My Lords, I have tabled Amendment No. 5 because I find the wording of Clause 110 at best unfortunate and at worst potentially damaging and misleading. Clause 110(1) states:

"Each local transport authority must prepare a document to be known as the bus strategy ... in order to secure that--

(a) bus services meet such of the transport requirements of persons within the authority's area as the authority consider should be met by such services,

(b) bus services meeting such requirements are provided to the standards to which the authority consider that they should be provided".

The Minister will be relieved to hear that I do not have difficulties with paragraph (c).

The first two paragraphs would be appropriate if the whole bus service were to be run under a quality contract system; but that is not what the Government envisage. They envisage that, wherever possible, bus services will run commercially. Where they do not run commercially, the next line of defence to ensure that bus services run where they are provided would be that there would be quality partnerships. Only as a last resort does one go into the business of quality contracts.
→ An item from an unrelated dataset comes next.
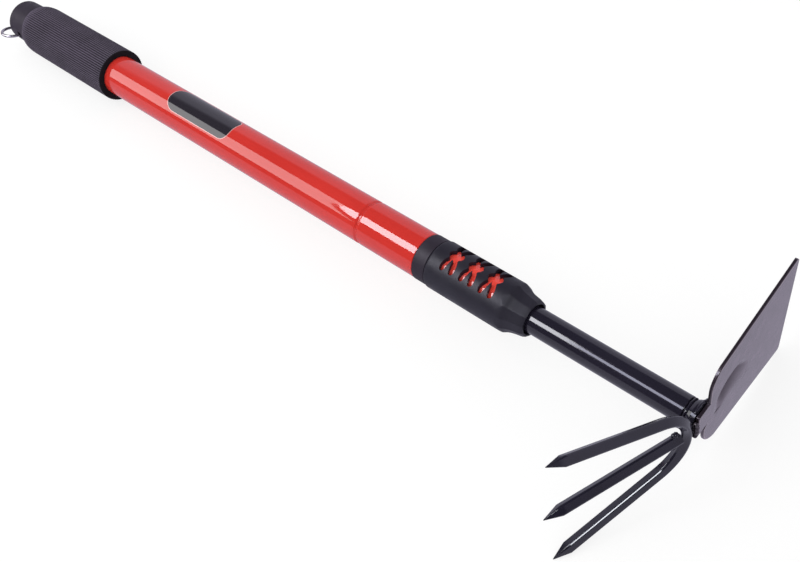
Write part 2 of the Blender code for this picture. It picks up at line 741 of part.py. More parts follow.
def make_blade_weld(black_paint):
    """A bead round the neck's head where the blade's back rests on it, open on the fork's side."""
    radius = NECK_RADIUS + SEAT_GAP + BLADE_BEAD
    x = NECK_END - BLADE_BEAD
    arc_points = arc(0.0, 0.0, radius, -120, 120, 36)
    sizes = [BLADE_BEAD * (1.0 if i % 3 else 0.7) for i in range(len(arc_points))]
    points = [(x, y, z) for y, z in arc_points]
    data = wire_data("blade_weld", points, sizes, sides=1)
    return smooth(place("blade_weld", data, black_paint), 60)


def make_bow_weld(black_paint):
    """A bead that fills the corner between the bow's bend and the blade's tab."""
    radius = BOW_RADIUS + BAR_WIDTH * math.sqrt(0.5) + BOW_BEAD + SEAT_GAP
    count = 8
    points = []
    for i in range(count + 1):
        across = BOW_BEAD_FAR - (BOW_BEAD_FAR + BOW_BEAD_NEAR) * i / count
        down = BOW_SETBACK + BOW_RADIUS - math.sqrt(radius**2 - across**2)
        points.append((down, across, -BOW_BEAD_FORWARD))
    sizes = [BOW_BEAD * (1.0 if i % 3 else 0.8) for i in range(count + 1)]
    data = wire_data("bow_weld", points, sizes, sides=2)
    return smooth(place("bow_weld", data, black_paint, fork_frame()), 60)


def blade_frame():
    """The blade's front face: local X runs to the cutting edge, local Y across the blade."""
    lean = math.radians(BLADE_LEAN)
    along = Vector((-math.sin(lean), math.cos(lean), 0.0))
    across = Vector((0.0, 0.0, 1.0))
    normal = along.cross(across)
    matrix = Matrix((along, across, normal)).transposed().to_4x4()
    matrix.translation = Vector((BLADE_FACE, 0.0, 0.0)) - normal * (BLADE_THICKNESS / 2)
    return matrix


def rounded(corners):
    """A closed outline whose corners are cut by arcs. Each corner is (x, y, radius)."""
    points = []
    for i, (x, y, radius) in enumerate(corners):
        here = Vector((x, y))
        before = Vector(corners[i - 1][:2]) - here
        after = Vector(corners[(i + 1) % len(corners)][:2]) - here
        half = before.angle(after) / 2
        middle = (before.normalized() + after.normalized()).normalized()
        centre = here + middle * (radius / math.sin(half))
        if radius == 0:
            points.append((x, y))
            continue
        start = (-middle).angle_signed(Vector((1.0, 0.0)))
        sweep = math.copysign(math.pi / 2 - half, before.cross(after))
        count = 7 if radius > TAB_CORNER else 3
        points += arc(*centre, radius, math.degrees(start + sweep), math.degrees(start - sweep), count)
    return points


def blade_outline():
    """The blade's edge, from its tab round the far ear, the cutting edge and the near ear."""
    tab = TAB_WIDTH / 2
    mouth = tab + SLIT_MOUTH
    root = tab + SLIT_ROOT
    near_root = EAR_NEAR_START + SLIT_DEPTH
    return rounded(
        [
            (TAB_START, tab, TAB_CORNER),
            (EAR_FAR_START, root, 0.0),
            (EAR_FAR_START, EAR_FAR_HALF_WIDTH, EAR_FAR_CORNER),
            (BLADE_FAR_REACH, BLADE_FAR_HALF_WIDTH, BLADE_EDGE_CORNER),
            (BLADE_NEAR_REACH, -BLADE_NEAR_HALF_WIDTH, BLADE_EDGE_CORNER),
            (EAR_NEAR_START, -EAR_NEAR_HALF_WIDTH, EAR_NEAR_CORNER),
            (EAR_NEAR_START, -mouth, 0.0),
            (near_root, -root, 0.0),
            (near_root, -tab, 0.0),
            (TAB_START, -tab, TAB_CORNER),
        ]
    )


def boat_guide(name, inset, height):
    """Two half eggs that press the blade's stiffening rib, centred on one of its faces."""
    data = bpy.data.meshes.new(name)
    shape = bmesh.new()
    bmesh.ops.create_uvsphere(shape, u_segments=28, v_segments=14, radius=1.0)
    rear = RIB_WIDEST - RIB_START - inset
    front = RIB_END - RIB_WIDEST - inset
    for corner in shape.verts:
        corner.co.x *= front if corner.co.x > 0 else rear
        corner.co.y *= RIB_WIDTH / 2 - inset
        corner.co.z *= RIB_DEPTH
    shape.to_mesh(data)
    shape.free()
    shift = Matrix.Translation((RIB_WIDEST, 0.0, height))
    return guide(name, data, blade_frame() @ shift)


def make_hoe_blade(black_paint):
    """The pressed blade: a flat plate with a welding tab, two slits and a rib pressed to the rear."""
    data = plate_data("hoe_blade", blade_outline(), BLADE_THICKNESS)
    blade = place("hoe_blade", data, black_paint, blade_frame())
    back = blade_normal_side()
    half = back * BLADE_THICKNESS / 2
    cut(blade, boat_guide("rib_back", 0.0, half), "UNION")
    cut(blade, boat_guide("rib_front", BLADE_THICKNESS / 2, -half))
    return smooth(blade, 25)


def blade_normal_side():
    """-1 where local Z of the blade's frame points to the front, so the rib goes the other way."""
    return -1.0 if blade_frame().col[2].x > 0 else 1.0


clear_scene()
PARTS = new_collection("telescopic_fork_hoe")
CUTTERS = new_collection("cutters")

RED_PAINT = new_material("red_paint", (0.55, 0.03, 0.02), 0.22)
RED_PLASTIC = new_material("red_plastic", (0.80, 0.05, 0.03), 0.35)
BLACK_PAINT = new_material("black_paint", (0.02, 0.02, 0.024), 0.28)
BLACK_PLASTIC = new_material("black_plastic", (0.035, 0.035, 0.04), 0.45)
BLACK_FOAM = new_material("black_foam", (0.05, 0.048, 0.055), 0.85)
BLACK_RUBBER = new_material("black_rubber", (0.02, 0.02, 0.02), 0.7)
WHITE_PLASTIC = new_material("white_plastic", (0.8, 0.8, 0.76), 0.4)
BRIGHT_STEEL = new_material("bright_steel", (0.7, 0.7, 0.72), 0.2, 1.0)

make_outer_tube(RED_PAINT)
make_end_cap(BLACK_PLASTIC)
make_hang_ring(BRIGHT_STEEL)
make_foam_grip(BLACK_FOAM)
make_ferrule(BLACK_PLASTIC)
make_collet_body(RED_PLASTIC)
make_o_ring(BLACK_RUBBER)
make_collet(WHITE_PLASTIC)
make_lock_nut(BLACK_PLASTIC)
make_inner_tube(BLACK_PAINT)
make_guide_bush(BLACK_PLASTIC)
make_inner_plug(BLACK_PLASTIC)
make_neck_stub(BLACK_PAINT)
make_tube_weld(BLACK_PAINT)
make_hoe_blade(BLACK_PAINT)
make_blade_weld(BLACK_PAINT)
make_outer_prongs(BLACK_PAINT)
make_middle_prong(BLACK_PAINT)
make_fork_welds(BLACK_PAINT)
make_bow_weld(BLACK_PAINT)
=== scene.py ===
"""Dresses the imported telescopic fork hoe, piece by piece, in the order in which it is put together."""

import math

import bmesh
import bpy
import numpy as np
from mathutils import Matrix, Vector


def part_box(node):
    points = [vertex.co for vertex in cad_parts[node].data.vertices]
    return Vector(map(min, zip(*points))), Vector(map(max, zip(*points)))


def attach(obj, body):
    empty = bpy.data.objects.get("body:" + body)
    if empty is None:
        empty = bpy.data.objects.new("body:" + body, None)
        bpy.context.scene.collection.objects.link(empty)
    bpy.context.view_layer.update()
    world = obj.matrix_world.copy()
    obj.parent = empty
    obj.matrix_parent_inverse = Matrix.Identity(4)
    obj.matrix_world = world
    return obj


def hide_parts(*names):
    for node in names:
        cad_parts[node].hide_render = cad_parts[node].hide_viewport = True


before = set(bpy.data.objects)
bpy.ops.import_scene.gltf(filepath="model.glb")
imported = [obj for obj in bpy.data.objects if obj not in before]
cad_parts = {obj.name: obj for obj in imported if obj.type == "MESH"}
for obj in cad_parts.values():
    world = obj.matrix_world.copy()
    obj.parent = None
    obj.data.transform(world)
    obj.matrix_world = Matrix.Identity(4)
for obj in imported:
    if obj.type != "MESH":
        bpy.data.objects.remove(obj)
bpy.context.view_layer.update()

# The outer tube is thin steel tube, sprayed a glossy red over its whole length. A groove rolled
# round it near the front end holds the collet body, and its front end is cut square.
TUBE_RADIUS = 0.0143
TUBE_WALL = 0.0012
TUBE_START, TUBE_END = (corner.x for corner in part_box("outer_tube"))
GROOVE_X = TUBE_END - 0.0458
GROOVE_HALF = 0.0018
GROOVE_DEPTH = 0.0010


def surface(name, grid, closed_rows=False, sharp=40.0):
    """A mesh over a grid of points, rows by columns by three. Each point is joined to the next one
    in its row and in its column, a row's last point to its first, and points that coincide are
    merged, which closes the poles."""
    rows, columns = grid.shape[:2]
    here = np.arange(rows * columns).reshape(rows, columns)
    below, beside = np.roll(here, -1, 0), np.roll(here, -1, 1)
    corners = np.stack([here, below, np.roll(below, -1, 1), beside], -1)
    if not closed_rows:
        corners = corners[:-1]
    mesh = bpy.data.meshes.new(name)
    mesh.from_pydata(grid.reshape(-1, 3).tolist(), [], corners.reshape(-1, 4).tolist())
    return closed_piece(name, mesh, sharp)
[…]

If one is dealing with a commercial service--a local authority's transport plan must take into account and provide commercial services, and the same would apply as regards quality partnerships--surely the operator of those services must have a very strong say in relation to the service that he is going to provide and what its frequency and quality will be. Equally, passengers--customers, curiously enough--should have a very strong influence over which bus services are provided or required in their locality.

Therefore, my own problems with Clause 110 are plain because Clause 110 makes the authority the arbiter of those matters in all circumstances. That clearly should not be the case. So I find myself in some difficulty.
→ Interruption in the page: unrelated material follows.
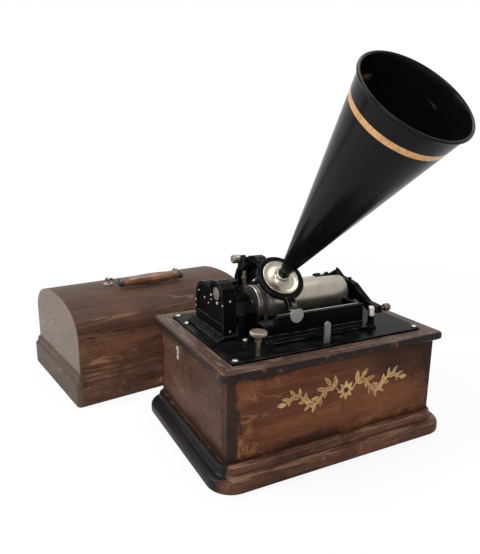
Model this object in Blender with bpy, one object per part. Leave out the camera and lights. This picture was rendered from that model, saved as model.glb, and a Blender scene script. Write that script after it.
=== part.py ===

I accept entirely that when one gets into subsidising bus services, the authority comes into the business and at that point--and certainly in relation to quality partnerships--the business of the authority is to decide the level of the subsidy. It should be left to the person running the service, perhaps in the light of that subsidy, to decide exactly what the quality and frequency will be of the service which he is going to provide and the price at which he will provide it. He will be taking a commercial decision in the light of what he thinks he can generate by way of income in addition to the subsidy that he has already received.
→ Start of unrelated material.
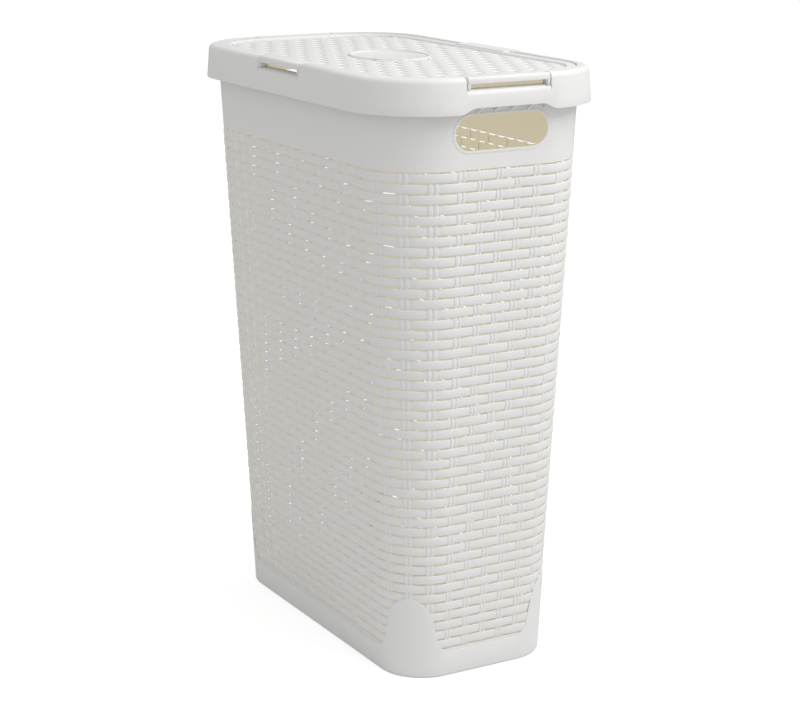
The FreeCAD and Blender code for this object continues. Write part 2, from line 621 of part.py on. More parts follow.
def make_lid_border():
    body = new_body("lid_border")
    ring = new_sketch(body, "border_plan", offset=BORDER_UNDERSIDE)
    rounded_rectangle(ring, *lid_outline())
    rounded_rectangle(ring, *lid_outline("sizes.border_width"))
    plate = pad(body, "border_plate", ring, "sizes.border_thickness")
    round_edges(
        body, "border_rounding", plate, "sizes.border_round", lambda edge: lies_level_at(edge, BORDER_TOP)
    )
    flange = new_sketch(body, "flange_plan", offset=FLANGE_FOOT)
    rounded_rectangle(flange, *lid_outline())
    rounded_rectangle(flange, *lid_outline("sizes.flange_wall"))
    pad(body, "flange_wall", flange, "sizes.flange_depth")
    breaks = new_sketch(body, "flange_breaks", offset=FLANGE_FOOT)
    half_long, half_short = "sizes.long_notch / 2", "sizes.short_notch / 2"
    inner_x, inner_y = f"{LID_EDGE_X} - 2 * sizes.flange_wall", f"{LID_EDGE_Y} - 2 * sizes.flange_wall"
    outer_x, outer_y = f"{LID_EDGE_X} + sizes.flange_wall", f"{LID_EDGE_Y} + sizes.flange_wall"
    rectangle(breaks, f"-({half_long})", half_long, inner_y, outer_y)
    rectangle(breaks, f"-({half_long})", half_long, f"-({outer_y})", f"-({inner_y})")
    rectangle(breaks, inner_x, outer_x, f"-({half_short})", half_short)
    rectangle(breaks, f"-({outer_x})", f"-({inner_x})", f"-({half_short})", half_short)
    pocket(body, "flange_openings", breaks, "sizes.flange_depth", reversed_way=True)
    return body


def make_oval_plate():
    body = new_body("lid_oval_plate")
    plan = new_sketch(body, "oval_plan", offset=PANEL_UNDERSIDE)
    oval(plan, "sizes.oval_length", "sizes.oval_width")
    pad(body, "oval_plate", plan, "sizes.panel_thickness + sizes.oval_rise")
    dish = new_sketch(body, "oval_dish", offset=f"{PANEL_TOP} + sizes.oval_rise")
    oval(dish, "sizes.oval_length - 2 * sizes.oval_rim", "sizes.oval_width - 2 * sizes.oval_rim")
    pocket(body, "oval_recess", dish, "sizes.oval_rise")
    return body


def hook_profile(sketch, face, edge, sign):
    """Section of a tab: its top lies on the border, and its front hangs down outside the rim."""
    seat = f"{sign} * ({edge} - sizes.tab_seat)"
    inside = f"{sign} * ({face} - sizes.tab_thickness)"
    outside = f"{sign} * ({face})"
    x0, x1, x2 = value(seat), value(inside), value(outside)
    z0, z1, z2 = value(TAB_FOOT), value(BORDER_TOP), value(TAB_TOP)
    corners = [(x0, z1), (x1, z1), (x1, z0), (x2, z0), (x2, z2), (x0, z2)]
    sides = [line(sketch, here, following) for here, following in zip(corners, corners[1:] + corners[:1])]
    chain(sketch, [(side, 1, 2, "Coincident") for side in sides])
    for index, side in enumerate(sides):
        sketch.addConstraint(Sketcher.Constraint("Vertical" if index % 2 else "Horizontal", side))
    bind(sketch, "DistanceX", -1, 1, sides[0], 1, to=seat)
    bind(sketch, "DistanceX", -1, 1, sides[0], 2, to=inside)
    bind(sketch, "DistanceX", -1, 1, sides[3], 1, to=outside)
    bind(sketch, "DistanceY", -1, 1, sides[0], 1, to=BORDER_TOP)
    bind(sketch, "DistanceY", -1, 1, sides[2], 1, to=TAB_FOOT)
    bind(sketch, "DistanceY", -1, 1, sides[4], 1, to=TAB_TOP)


def make_tab(name, axis, sign):
    """A hooked tab on the side of the lid that axis and sign point to. The back one carries the hinge: its two
    legs are round lugs about the pins, and the other tabs' legs reach down to their notch's ledge."""
    body = new_body(name)
    on_long_side = axis == "Y"
    face, edge = (TAB_FACE_Y, LID_EDGE_Y) if on_long_side else (TAB_FACE_X, LID_EDGE_X)
    mouth = "sizes.mouth_width / 2" if on_long_side else "sizes.mouth_length / 2"
    half = LONG_TAB_HALF if on_long_side else SHORT_TAB_HALF
    role = "YZ_Plane" if on_long_side else "XZ_Plane"
    profile = new_sketch(body, f"{name}_profile", role)
    hook_profile(profile, face, edge, sign)
    hook = pad(body, f"{name}_hook", profile, f"2 * ({half})", midplane=True)
    face_at = sign * value(face)

    def is_outer_edge(item):
        middle = item.BoundBox.Center
        across = middle.y if on_long_side else middle.x
        on_top = lies_level_at(item, TAB_TOP)
        return on_top and abs(face_at) - abs(across) < value("sizes.tab_thickness")

    round_edges(body, f"{name}_rounding", hook, "sizes.tab_round", is_outer_edge)
    for end, outer_end in (("first", half), ("second", f"sizes.leg_width - ({half})")):
        offset = outer_end if on_long_side else f"-({outer_end})"
        leg = new_sketch(body, f"{name}_{end}_leg", role, offset=offset)
        if on_long_side and sign > 0:
            circle(leg, PIN_Y, PIN_HEIGHT, f"2 * ({face} - ({PIN_Y}))")
        else:
            rectangle(leg, f"{sign} * ({mouth} - sizes.leg_inset)", f"{sign} * ({face})", LEG_FOOT, BORDER_TOP)
        pad(body, f"{name}_{end}_leg_pad", leg, "sizes.leg_width").Reversed = on_long_side
    return body


def make_hinge_pins():
    """Two stub pins that reach from the hinge tab's lugs into the bores of the notch's end walls."""
    body = new_body("hinge_pins")
    reach = "sizes.long_notch / 2 + sizes.notch_end_wall + sizes.pin_tail"
    rod = new_sketch(body, "pin_outline", "YZ_Plane")
    circle(rod, PIN_Y, PIN_HEIGHT, "sizes.pin_diameter")
    pad(body, "pin_rod", rod, f"2 * ({reach})", midplane=True)
    middle = new_sketch(body, "pin_gap_outline", "YZ_Plane")
    circle(middle, PIN_Y, PIN_HEIGHT, "2 * sizes.pin_diameter")
    pocket(body, "pin_gap", middle, f"2 * ({LONG_TAB_HALF})", midplane=True)
    return body


def make_all():
    return [
        make_tub_wall(),
        make_tub_floor(),
        make_base_band(),
        make_handle_lip("left", -1),
        make_handle_lip("right", 1),
        make_rim_collar(),
        make_rim_gussets(),
        make_lid_panel(),
        make_lid_border(),
        make_oval_plate(),
        make_tab("lid_tab_front", "Y", -1),
        make_tab("lid_tab_left", "X", -1),
        make_tab("lid_tab_right", "X", 1),
        make_tab("lid_hinge_tab", "Y", 1),
        make_hinge_pins(),
    ]


def check(objects):
    for item in doc.Objects:
        if "Invalid" in item.State or "Error" in item.State:
            raise RuntimeError(f"{item.Name} did not recompute: {item.State}")
    for item in objects:
        if item.Shape.isNull() or not item.Shape.isValid():
            raise RuntimeError(f"{item.Label} has no valid shape")


def main():
    pieces = make_all()
    doc.recompute()
    check(pieces)
    os.makedirs("parts", exist_ok=True)
    for piece in pieces:
        piece.Shape.exportStep(f"parts/{piece.Label}.step")
        box = piece.Shape.BoundBox
        print(f"{piece.Label}: {len(piece.Shape.Solids)} solids, {piece.Shape.Volume / 1000:.1f} cm3, "
              f"{box.XLength:.1f} x {box.YLength:.1f} x {box.ZLength:.1f} mm from z {box.ZMin:.1f}")


main()
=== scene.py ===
from math import atan2, ceil, cos, hypot, pi, radians, sin, sqrt, tau

import bmesh
import bpy
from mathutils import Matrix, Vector


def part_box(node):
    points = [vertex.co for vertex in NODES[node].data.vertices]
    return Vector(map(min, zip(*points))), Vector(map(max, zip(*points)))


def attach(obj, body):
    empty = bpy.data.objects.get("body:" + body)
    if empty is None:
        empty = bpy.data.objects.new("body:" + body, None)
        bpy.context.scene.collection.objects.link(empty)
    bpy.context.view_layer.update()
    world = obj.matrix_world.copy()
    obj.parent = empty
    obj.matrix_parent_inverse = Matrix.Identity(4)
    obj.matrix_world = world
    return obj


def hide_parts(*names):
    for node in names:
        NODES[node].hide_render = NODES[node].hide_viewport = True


bl_info = {
    "name": "Laundry hamper",
    "version": (1, 0, 0),
    "blender": (4, 5, 0),
    "location": "3D View > Sidebar > Hamper",
    "description": "Builds the woven walls, the lid and the finishes of a lidded laundry hamper",
    "category": "Object",
}

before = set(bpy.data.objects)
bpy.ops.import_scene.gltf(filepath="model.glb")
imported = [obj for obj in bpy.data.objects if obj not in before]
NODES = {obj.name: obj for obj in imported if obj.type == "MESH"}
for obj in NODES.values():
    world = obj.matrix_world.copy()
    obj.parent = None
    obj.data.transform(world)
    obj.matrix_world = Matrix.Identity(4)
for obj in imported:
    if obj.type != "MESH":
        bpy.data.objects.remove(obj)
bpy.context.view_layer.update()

MM = 0.001
WELD = 0.00001
SHARP_EDGE = radians(32)

# The tub's weave. Stakes are counted round the wall from the middle of the right end, rows from the top down.
STAKES = 54
STAKES_PER_QUARTER = STAKES / 4
STAKES_LEVEL_ON_END = 2
STAKES_LEVEL_ON_SIDE = 7.5
ROWS = 48
STEPS_PER_STAKE = 8
STEPS_PER_ROW = 4
STRAND_PIECES = 3
# How squarely a tub stake bends over a row, and how fast a lid strand rises beside a stake.
STAKE_FULLNESS = 4
LID_STRAND_FULLNESS = 3

# Half of a strand's section: share of its half height, and share of its thickness below its crown.
STRAND_EDGE = ((1.0, 0.62), (0.95, 0.22), (0.82, 0.04))
# The back of a strand: its lower edge hangs a little over the slit, so little shows through from inside.
STRAND_BACK = 0.9
STRAND_HEEL = 1.09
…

My feeling is that the wording of the clause as drafted is, at best, unfortunate. The purpose of Amendment No. 5 is to remove paragraphs (a), (b) and (c) from the face of the Bill and replace them with,

"develop bus services in their area on behalf of their communities having regard to the economic and social well-being of their area".

That means that the authorities have to look out instead of in; they have to look to their communities and at what they require. That is a far more positive definition of "purpose" than the present wording of the Bill provides.

The Minister will of course say that my intention is also that of the Government. I do not doubt that that is the case, but anybody sitting quietly and reading the Bill would be forgiven for thinking otherwise. I beg to move.